Dengue poses a substantial economic and disease burden in Southeast Asia (SEA). Quantifying this burden is critical to set policy priorities and disease-control strategies.
We estimated the economic and disease burden of dengue in 12 countries in SEA: Bhutan, Brunei, Cambodia, East-Timor, Indonesia, Laos, Malaysia, Myanmar, Philippines, Singapore, Thailand, and Viet Nam. We obtained reported cases from multiple sources—surveillance data, World Health Organization (WHO), and published studies—and adjusted for underreporting using expansion factors from previous literature. We obtained unit costs per episode through a systematic literature review, and completed missing data using linear regressions. We excluded costs such as prevention and vector control, and long-term sequelae of dengue. Over the decade of 2001–2010, we obtained an annual average of 2.9 million (m) dengue episodes and 5,906 deaths. The annual economic burden (with 95% certainty levels) was US$950m (US$610m–US$1,384m) or about US$1.65 (US$1.06–US$2.41) per capita. The annual number of disability-adjusted life years (DALYs), based on the original 1994 definition, was 214,000 (120,000–299,000), which is equivalent to 372 (210–520) DALYs per million inhabitants.

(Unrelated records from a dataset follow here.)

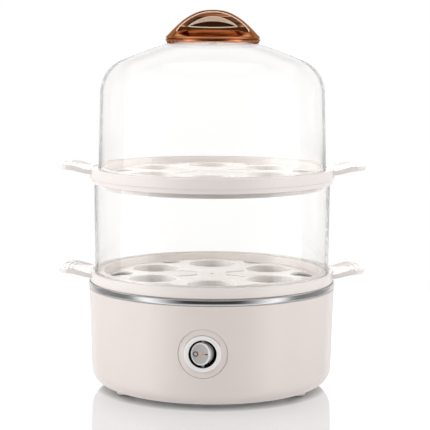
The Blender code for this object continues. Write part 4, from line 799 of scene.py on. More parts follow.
case_section = [
    (0, CASE_REAR + CASE_BACK),
    (CASE_INNER, CASE_REAR + CASE_BACK),
    (CASE_INNER, BEZEL_FACE, BEZEL_INNER_ROUND),
    (BEZEL_RADIUS, BEZEL_FACE, BEZEL_OUTER_ROUND),
    (BEZEL_RADIUS, BEZEL_BACK),
    (CASE_RADIUS, BEZEL_BACK),
    (CASE_RADIUS, CASE_REAR),
    (0, CASE_REAR),
]
case = new_piece("switch_bezel", placed(turned(eased(case_section, EASE, 6), 128), switch_frame))
barrel_black = moulded("barrel_black", (0.012, 0.011, 0.010), 0.45, 1500.0, 0.00002)
bezel_white = moulded("bezel_white", (0.90, 0.885, 0.875), 0.18, IOR=1.47)
finish_piece(case, 35, [bezel_white, barrel_black], "base", "white_moulding", "switch_case")
# Faces inside the barrel take the near-black: painted shade for the gap round the rocker
into_switch = switch_frame.inverted()
for face in case.data.polygons:
    x, y, z = into_switch @ face.center
    if hypot(x, y) < BARREL_EDGE and z < BARREL_FRONT:
        face.material_index = 1


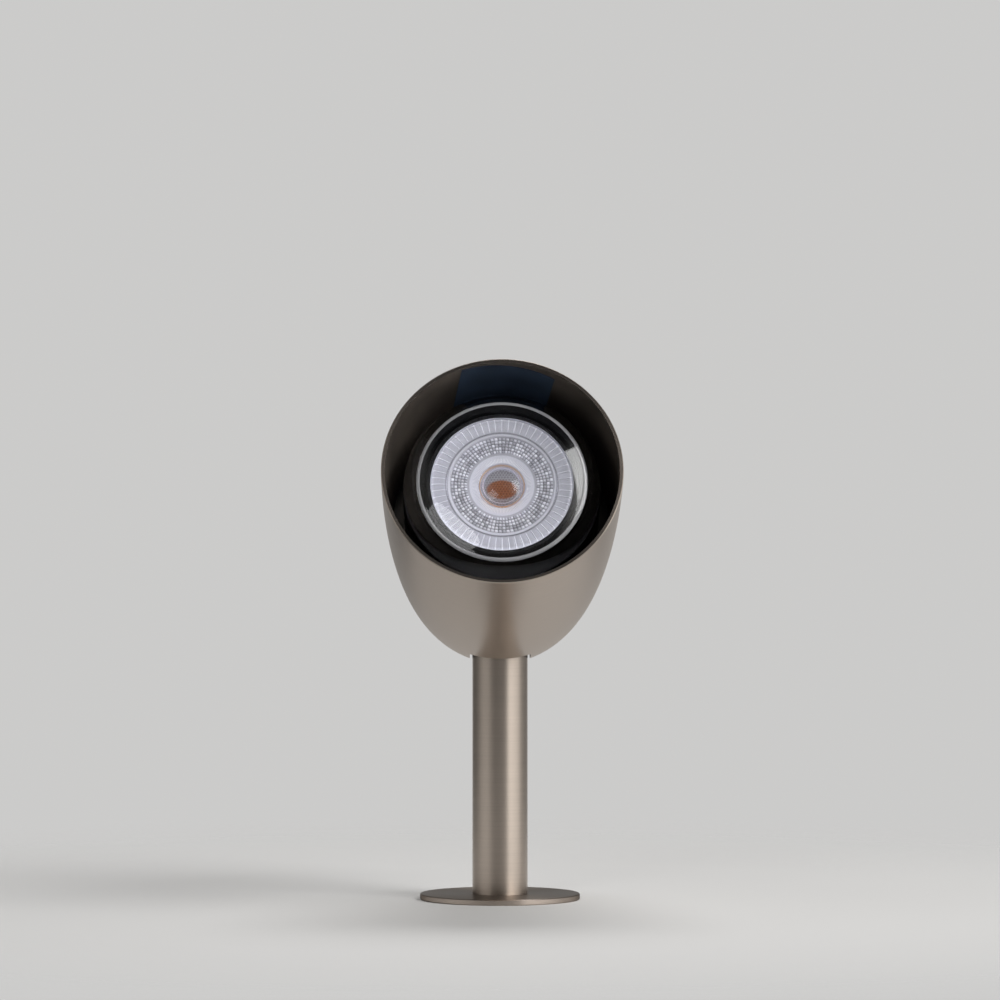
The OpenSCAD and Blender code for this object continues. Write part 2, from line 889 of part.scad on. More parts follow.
// Cord gland: a hollow threaded body through the housing's back, with its hexagon outside
module cable_gland() {
    color(BLACK)
        gland_axis(housing_end)
            difference() {
                union() {
                    translate([0, 0, -housing_back - gland_lock_h - gland_thread_end])
                        cylinder(r = gland_thread_r, h = housing_back + gland_lock_h + over);
                    cylinder(r = gland_hex_r, h = gland_hex_h, $fn = 6);
                    cylinder(r = gland_neck_r, h = gland_hex_h + gland_neck_h);
                }
                translate([0, 0, -housing_back - gland_lock_h - over])
                    cylinder(r = cord_hole_r, h = gland_hex_h + housing_back + gland_lock_h + over);
                translate([0, 0, gland_hex_h - over])
                    cylinder(r = cord_hole_r + gland_sleeve_t, h = gland_neck_h + 2 * over);
            }
}

// Rubber sleeve that the cap nut squeezes round the cord
module gland_seal() {
    color(RUBBER)
        gland_axis(housing_end + gland_hex_h - over)
            ring(cord_hole_r, cord_hole_r + gland_sleeve_t - press_gap, gland_neck_h + over);
}

// Cap nut that closes the gland on the cord
module gland_cap_nut() {
    color(BLACK)
        gland_axis(housing_end + gland_hex_h)
            difference() {
                intersection() {
                    cylinder(r = gland_nut_r, h = gland_nut_h, $fn = 6);
                    cylinder(r1 = gland_nut_r + 1, r2 = gland_nut_r - 1.2, h = gland_nut_h);
                }
                translate([0, 0, -over])
                    cylinder(r = cord_hole_r, h = gland_nut_h + 2 * over);
                translate([0, 0, -over])
                    cylinder(r = gland_neck_r + press_gap, h = gland_neck_h + over + press_gap);
            }
}

// Lock nut that holds the gland from inside the housing
module gland_lock_nut() {
    color(BLACK)
        gland_axis(floor_depth - gland_lock_h)
            difference() {
                cylinder(r = gland_hex_r, h = gland_lock_h, $fn = 6);
                translate([0, 0, -over])
                    cylinder(r = gland_thread_r + press_gap, h = gland_lock_h + 2 * over);
            }
}

// Round silicone seal in the housing's groove
module cover_seal() {
    color(SILICONE)
        in_head()
            rotate_extrude()
                translate([seal_r, -seal_depth])
                    circle(d = seal_d);
}

// Half section of a cup whose closed end is at the top, with a rounded edge
module cup_half(r, length, edge) {
    translate([0, -length])
        square([r, length - edge]);
    translate([0, -length])
        square([r - edge, length]);
    translate([r - edge, -edge])
        circle(r = edge);
}

// Clear cover: a jar with a rounded edge and three lugs inside its open end
module clear_cover() {
    color(CLEAR)
        in_head() {
            at_depth(cover_inset)
                rotate_extrude()
                    difference() {
                        cup_half(cover_or, cover_len, cover_round);
                        translate([0, -cover_wall])
                            cup_half(cover_ir, cover_len, cover_round - cover_wall);
                    }
            for (i = [0 : lug_count - 1])
                at_depth(cover_lug_depth + lug_len)
                    ring_part(
                        cover_lug_r, cover_ir + cover_wall / 2, lug_len,
                        lug_start + i * 360 / lug_count - lug_angle / 2, lug_angle
                    );
        }
}

// Ceramic lampholder with two keyhole slots that the lamp's pins turn in
module lampholder() {
    color(CERAMIC)
        in_head()
            difference() {
                at_depth(holder_foot)
                    intersection() {
                        translate([-holder_w / 2, -holder_dp / 2, 0])
                            cube([holder_w, holder_dp, holder_h]);
                        cylinder(d = holder_w, h = holder_h);
                    }
                for (a = [0, 180])
                    rotate([0, 0, a]) {
                        key_track(key_neck_r, holder_face - over, slot_lip + 2 * over);
                        key_track(key_head_r, holder_face + slot_lip, pocket_depth);
                        rotate([0, 0, lamp_turn])
                            at_depth(holder_face + slot_lip + over)
                                translate([pin_r, 0, 0])
                                    cylinder(r = key_head_r, h = slot_lip + 2 * over);
                    }
                both_sides()
                    at_depth(holder_face + seat_gap)
                        translate([holder_screw_x, 0, 0])
                            flat_screw_hole(holder_screw_d, holder_h + over);
                both_sides()
                    at_depth(lead_depth)
                        translate([terminal_pitch, -holder_dp / 2 + lead_seat, 0])
                            rotate([90, 0, 0])
                                cylinder(r = lead_r + press_gap, h = holder_dp);
            }
}

// The straight track that one pin moves along as it turns.
// Its middle is the arc's chord, and it is widened by the arc's rise
module key_track(r, depth, h) {
    chord = 2 * pin_r * sin(lamp_turn / 2);
    rise = pin_r * (1 - cos(lamp_turn / 2));
    at_depth(depth + h)
        translate([pin_r, 0, 0])
            rotate([0, 0, 90 + lamp_turn / 2]) {
                translate([0, -r - rise, 0])
                    cube([chord, 2 * (r + rise), h]);
                for (x = [0, chord])
                    translate([x, 0, 0])
                        cylinder(r = r + rise, h = h);
            }
}

// Two countersunk screws that hold the lampholder on its bosses
module holder_screws() {
    color(ZINC)
        in_head()
            both_sides()
                at_depth(holder_face + seat_gap)
                    translate([holder_screw_x, 0, 0])
                        flat_screw(holder_screw_d, holder_h + holder_boss_h);
}

// Contact blocks on the floor of the two pin pockets
module holder_contacts() {
    contact_h = holder_face + slot_lip + pocket_depth - (lamp_seat + pin_len) - free_gap;
    color(BRASS)
        in_head()
            both_sides()
                at_depth(holder_face + slot_lip + pocket_depth)
                    translate([pin_r, 0, 0])
                        cylinder(r = key_head_r - free_gap, h = contact_h);
}

// Short insulated leads from the holder to the outer terminals
module holder_leads() {
    start_y = holder_dp / 2 - lead_seat + lead_play;
    end_y = terminal_y - terminal_half_dp + lead_seat;
    color(WHITE)
        in_head()
            both_sides()
                at_depth(lead_depth)
                    translate([terminal_pitch, -start_y, 0])
                        rotate([90, 0, 0])
                            cylinder(r = lead_r, h = end_y - start_y);
}

// Three-way terminal block on the housing's floor, below the holder
module terminal_block() {
    color(WHITE)
        in_head()
            difference() {
                at_depth(floor_depth)
                    translate([-terminal_w / 2, -terminal_y - terminal_half_dp, 0])
                        cube([terminal_w, 2 * terminal_half_dp, terminal_h]);
                terminal_places()
                    cylinder(r = terminal_r, h = 4 * terminal_half_dp, center = true);
                terminal_places()
                    rotate([-90, 0, 0])
                        cylinder(r = clamp_screw_r + press_gap, h = terminal_h);
            }
}

// The terminals' axes, level with the leads
module terminal_places() {
    for (i = [-1 : 1])
        at_depth(lead_depth)
            translate([i * terminal_pitch, -terminal_y, 0])
                rotate([90, 0, 0])
                    children();
}

// Brass tubes with their clamping screws
module terminal_clamps() {
    tube_half = terminal_half_dp - clamp_inset;
    screw_h = terminal_h - (floor_depth - lead_depth) - clamp_inset;
    color(BRASS)
        in_head()
            terminal_places() {
                difference() {
                    cylinder(r = terminal_r - press_gap, h = 2 * tube_half, center = true);
                    cylinder(r = lead_r + play, h = 4 * tube_half, center = true);
                }
                difference() {
                    rotate([-90, 0, 0])
                        cylinder(r = clamp_screw_r, h = screw_h);
                    cylinder(r = lead_r + play, h = 4 * tube_half, center = true);
                }
            }
}

// Lamp's outer body: a rim that tapers to the base
module lamp_body() {
    t = lamp_shell_t;
    inner_r = lamp_r - lamp_shoulder_in - t;
    ledge_r = board_r - board_ledge;
    color(DARK)
        in_head()
            rotate_extrude()
                polygon([
                    [lens_r, -lamp_face],
                    [lamp_r - lamp_edge, -lamp_face],
                    [lamp_r, -lamp_face - lamp_edge],
                    [lamp_r, -lamp_face - lamp_rim_h],
                    [lamp_r - lamp_shoulder_in, -lamp_face - lamp_shoulder_h],
                    [lamp_flare_r, -base_top + lamp_flare_h],
                    [base_r, -base_top],
                    [base_r - t, -base_top],
                    [lamp_flare_r - t, -base_top + lamp_flare_h],
                    [inner_r, -board_back - board_ledge_t],
                    [ledge_r, -board_back - board_ledge_t],
                    [ledge_r, -board_back],
                    [inner_r - 1, -board_back],
                    [lens_r - 2, -lens_shelf],
                    [lens_r, -lens_shelf]
                ]);
}

// Lamp's base: a closed cup that carries the two pins
module lamp_base() {
    t = lamp_shell_t;
    color(IVORY)
        in_head()
            difference() {
                rotate_extrude()
                    polygon([
                        [base_r - t, -base_top],
                        [base_r, -base_top],
                        [base_r, -lamp_seat + base_edge_h],
                        [base_r - base_edge_r, -lamp_seat],
                        [0, -lamp_seat],
                        [0, -lamp_seat + t],
                        [base_r - t - 1, -lamp_seat + t],
                        [base_r - t, -lamp_seat + t + 2]
                    ]);
                both_sides()
                    at_depth(lamp_seat + over)
                        translate([pin_r, 0, 0])
                            cylinder(r = pin_neck_d / 2 + press_gap, h = t + 2 * over);
            }
}

// Two pins, each a neck with a larger head at its end
module lamp_pins() {
    color(BRASS)
        in_head()
            both_sides()
                translate([pin_r, 0, 0]) {
                    at_depth(lamp_seat + pin_len)
                        cylinder(d = pin_neck_d, h = pin_len + lamp_shell_t + pin_root);
                    at_depth(lamp_seat + pin_len)
                        cylinder(d = pin_head_d, h = pin_head_h);
                }
}

// Clear lens: a disc with a stepped ring, and a dome over the chip on a short collar
module lamp_lens() {
    r = lens_r - press_gap;
    front = -lamp_face - lens_edge;
    ring_floor = front - sunk_ring_depth;
    back = -board_depth + chip_t + chip_air;
    color(LENS)
        in_head()
            rotate_extrude()
                polygon([
                    [0, front - dome_crown],
                    [0.55 * dome_r, front - (dome_crown + dome_side) / 3],
                    [0.9 * dome_r, front - dome_side],
                    [dome_r, front - moat_depth],
                    [dome_r + moat_w, ring_floor],
                    [sunk_ring_r - lens_edge, ring_floor + sunk_ring_step],
                    [sunk_ring_r, ring_floor],
                    [sunk_ring_r + sunk_ring_w, ring_floor],
                    [sunk_ring_r + sunk_ring_w + lens_edge, ring_floor + sunk_ring_step],
                    [r - lens_edge, front],
                    [r, front - lens_edge],
                    [r, -lens_back],
                    [sunk_ring_r + sunk_ring_w + 2 * lens_edge, -lens_back],
                    [collar_r, back],
                    [0.9 * dome_r, back],
                    [0, back + chip_air]
                ]);
}

// Aluminium board that the chip sits on
module led_board() {
    color(BOARD_METAL)
        in_head()
            at_depth(board_back)
                cylinder(r = board_r, h = board_t);
}

// Light-emitting chip, a thin round coat of phosphor
module led_chip() {
    color(PHOSPHOR)
        in_head()
            at_depth(board_depth)
                cylinder(d = chip_d, h = chip_t);
}

// Driver board, on edge inside the lamp from the light board down into the base
module driver_board() {
    half_w = base_r - lamp_shell_t - pin_root;
    color(BOARD_GREEN)
        in_head()
            at_depth(driver_foot)
                translate([-half_w, -driver_t / 2, 0])
                    cube([2 * half_w, driver_t, driver_foot - board_back]);
}

// A capacitor, a coil and a control chip on the driver board
module driver_parts() {
    color(DARK)
        in_head() {
            at_depth(driver_mid + coil_r)
                translate([-capacitor_x, driver_t / 2 + capacitor_r + part_gap, 0])
                    cylinder(r = capacitor_r, h = capacitor_h);
            at_depth(driver_mid)
                translate([coil_x, driver_t / 2 + part_gap, 0])
                    rotate([-90, 0, 0])
                        cylinder(r = coil_r, h = coil_h);
            at_depth(driver_mid + control_drop)
                translate([-control_w / 2, -driver_t / 2 - control_t - part_gap, 0])
                    cube([control_w, control_t, control_h]);
        }
}

base_plate();
foot_plug();
foot_screws();
post_tube();
cable_grommet();
post_knuckle();
friction_washers();
spring_washers();
pivot_screws();
shade();
shade_ring();
label_film();
tilt_bracket();
bracket_screws();
lamp_housing();
housing_screws();
cable_gland();
gland_seal();
gland_cap_nut();
gland_lock_nut();
cover_seal();
clear_cover();
lampholder();
holder_screws();
holder_contacts();
holder_leads();
terminal_block();
terminal_clamps();
lamp_body();
lamp_base();
lamp_pins();
lamp_lens();
led_board();
led_chip();
driver_board();
driver_parts();
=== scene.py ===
import json
from math import cos, pi, radians, sin

import bpy
import numpy as np
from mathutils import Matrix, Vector


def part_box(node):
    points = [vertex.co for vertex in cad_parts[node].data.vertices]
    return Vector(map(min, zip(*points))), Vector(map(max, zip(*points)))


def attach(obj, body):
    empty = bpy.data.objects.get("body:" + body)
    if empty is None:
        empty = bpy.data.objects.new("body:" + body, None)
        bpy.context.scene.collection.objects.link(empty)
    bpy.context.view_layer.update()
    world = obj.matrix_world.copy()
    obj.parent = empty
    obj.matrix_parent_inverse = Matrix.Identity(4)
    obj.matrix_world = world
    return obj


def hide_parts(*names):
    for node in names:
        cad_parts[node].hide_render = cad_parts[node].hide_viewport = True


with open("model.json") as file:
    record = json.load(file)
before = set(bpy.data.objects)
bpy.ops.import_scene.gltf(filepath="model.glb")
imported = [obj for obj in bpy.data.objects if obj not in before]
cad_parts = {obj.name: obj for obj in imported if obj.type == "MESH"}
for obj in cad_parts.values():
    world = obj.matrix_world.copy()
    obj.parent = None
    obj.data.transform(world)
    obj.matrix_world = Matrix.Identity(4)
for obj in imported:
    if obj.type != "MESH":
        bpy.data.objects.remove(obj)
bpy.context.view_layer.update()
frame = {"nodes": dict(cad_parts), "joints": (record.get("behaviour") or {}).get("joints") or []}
nodes = frame["nodes"]


# Camera
# It stands 1.9 m in front of the post, a little above the lamp's height, and looks very slightly down.
# The long lens keeps the post's sides parallel.
camera_distance = 1.9
camera_height = 0.1639
camera_pitch = radians(0.804)
camera_azimuth = radians(0.55)
sensor_width = 36.0
focal_pixels = 5530.0
frame_pixels = 1000.0

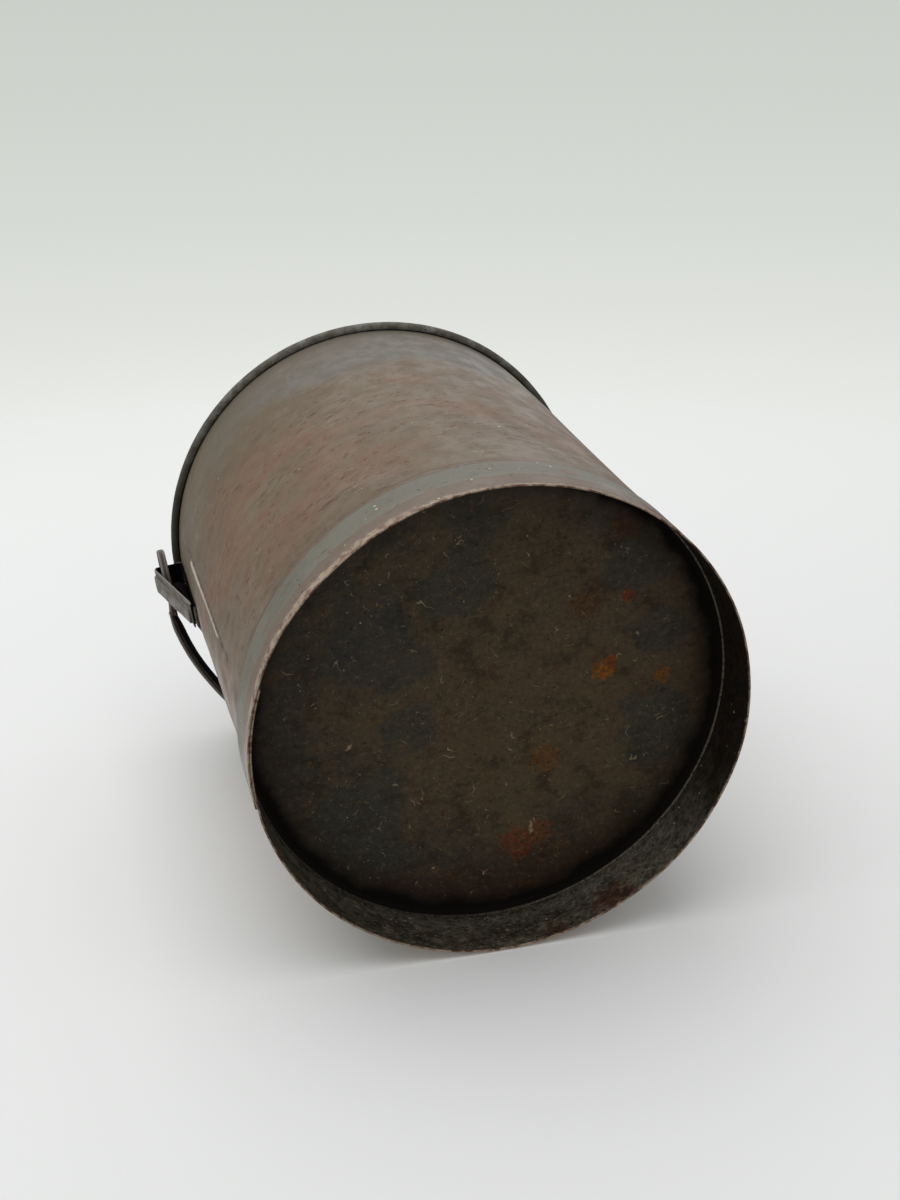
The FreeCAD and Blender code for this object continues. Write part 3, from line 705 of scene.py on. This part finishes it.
def make_foot():
    """The foot ring: one strip round the wrap's lower end, lapped on the left, its lower edge uneven."""
    thin = SHEET * 0.94
    low = arc((FOOT_RADIUS - thin / 2, thin / 2), thin / 2, -math.pi, 0, 9)
    outer = even([(FOOT_RADIUS, thin / 2), (FOOT_RADIUS, FOOT_HEIGHT)], 0.6)[1:]
    inner = even([(FOOT_RADIUS - thin, FOOT_HEIGHT), (FOOT_RADIUS - thin, thin / 2)], 0.6)[:-1]
    outline = np.concatenate([low, outer, inner])
    start = FOOT_LAP_START
    angles = np.radians(np.linspace(start, start + 360 + FOOT_LAP_SPAN, 900))
    edge_waves = waver(12, 16, 50)
    side_waves = waver(17, 12, 30)

    def shift(angle, radius, height):
        past = np.degrees(angle) - start
        free = smooth(height, 15.5, 4)
        top = FOOT_HEIGHT - (FOOT_HEIGHT - FOOT_LAP_HEIGHT) * smooth(past, 360.3, 361.5)
        lap = 0.30 * smooth(past, 62, 26) - 0.26 * smooth(past, 356.5, 360)
        ridge = 0.05 * np.exp(-((height - 8.6) / 1.1) ** 2)
        around = np.degrees(angle) % 360
        sag = np.exp(-((around - 108) / 20) ** 2)
        lifted = 0.30 + 0.16 * edge_waves(angle, 0) - 0.34 * sag
        moved = radius + lap + ridge + free * 0.13 * side_waves(angle, height)
        return moved, height * top / FOOT_HEIGHT + lifted * smooth(height, 12, 0)

    points, faces = turned(outline, angles, shift, closed=False)
    columns = len(outline)
    column = np.arange(len(points)) % columns
    row = np.arange(len(points)) // columns
    wear_and_painted_light = np.where(column < len(low), 1.0, 0.0)
    wear_and_painted_light = np.maximum(wear_and_painted_light, np.where((row < 2) | (row > len(angles) - 3), 1.0, 0.0))
    numbers = material_numbers(faces, (column >= len(low) + len(outer)) | (column < 3))
    make_piece("foot_skirt", "pail", [(points, faces, wear_and_painted_light, numbers)],
               [foot_outside, foot_inside], ["foot_ring"])


def make_bottom():
    """The pan: its floor a little uneven, and its flange turned down and out under the wrap's end."""
    lip_outside = FOOT_RADIUS - SHEET - 0.06
    under = rounded([(0.6, PAN_UNDER), (PAN_OUTSIDE - SHEET, PAN_UNDER), (PAN_OUTSIDE - SHEET, 17.1),
                     (lip_outside - 0.42, 16.6), (lip_outside - 0.42, PAN_LOW)], [0.4, 0.3, 0.3], 6)
    over = rounded([(lip_outside, PAN_LOW), (lip_outside, 17.0), (PAN_OUTSIDE, 17.35),
                    (PAN_OUTSIDE, PAN_UNDER + SHEET), (0.6, PAN_UNDER + SHEET)], [0.2, 0.2, 0.95], 6)
    under = even(under, 1.2)
    over = even(over, 1.2)
    outline = np.concatenate([under, over])
    angles = np.linspace(0, 2 * math.pi, 361)[:-1]
    hollows = waver(23, 5, 60)
    fine = waver(29, 9, 25)
    lip_waves = waver(33, 24, 20)

    def shift(angle, radius, height):
        away = smooth(radius, 62.5, 52) * smooth(radius, 0.0, 14)
        uneven = 0.16 * hollows(angle, radius) + 0.06 * fine(angle, radius)
        lip = smooth(height, 16.6, PAN_LOW) * (0.25 + 0.22 * lip_waves(angle, 0))
        return radius, height + away * uneven + lip

    points, faces = turned(outline, angles, shift)
    columns = len(outline)
    column = np.arange(len(points)) % columns
    faces = [face for face in faces if {face[0] % columns, face[1] % columns} != {0, columns - 1}]
    faces.append([row * columns for row in range(len(angles))])
    faces.append([row * columns + columns - 1 for row in range(len(angles))])
    # The upper line's first points run up the outside of the flange, which looks like the underside.
    flange_points = 20
    numbers = material_numbers(faces, column > len(under) + flange_points)
    on_lip = outline[:, 1] < PAN_LOW + 0.05
    wear_and_painted_light = np.where(on_lip[column], 1.0, 0.0)
    make_piece("bottom", "pail", [(points, faces, wear_and_painted_light, numbers)], [under_pan, inside],
               ["bottom_pan"])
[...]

Dengue fever, or break bone fever, is the most common infectious disease transmitted by a mosquito, and is a major economic and disease burden in endemic countries. Between 100–200 million (m) infections occur each year in more than 100 countries, resulting in about 20,000 deaths. Quantifying the burden of dengue is critical for policy makers to set policy priorities and make informed decisions about disease control. We estimated the economic and disease burden of dengue in 12 countries in Southeast Asia, using a consistent methodology that allows comparison among countries. We estimated an annual average of 2.9 m dengue episodes and 5,906 deaths. This amounts to an annual cost per capita of US$1.65 (0.03% GDP per capita in 2010), and a disease burden of 372 disability-adjusted life years (DALYs) per million inhabitants, a rate higher than that of 17 other conditions, including Japanese encephalitis, upper respiratory infections, and hepatitis B.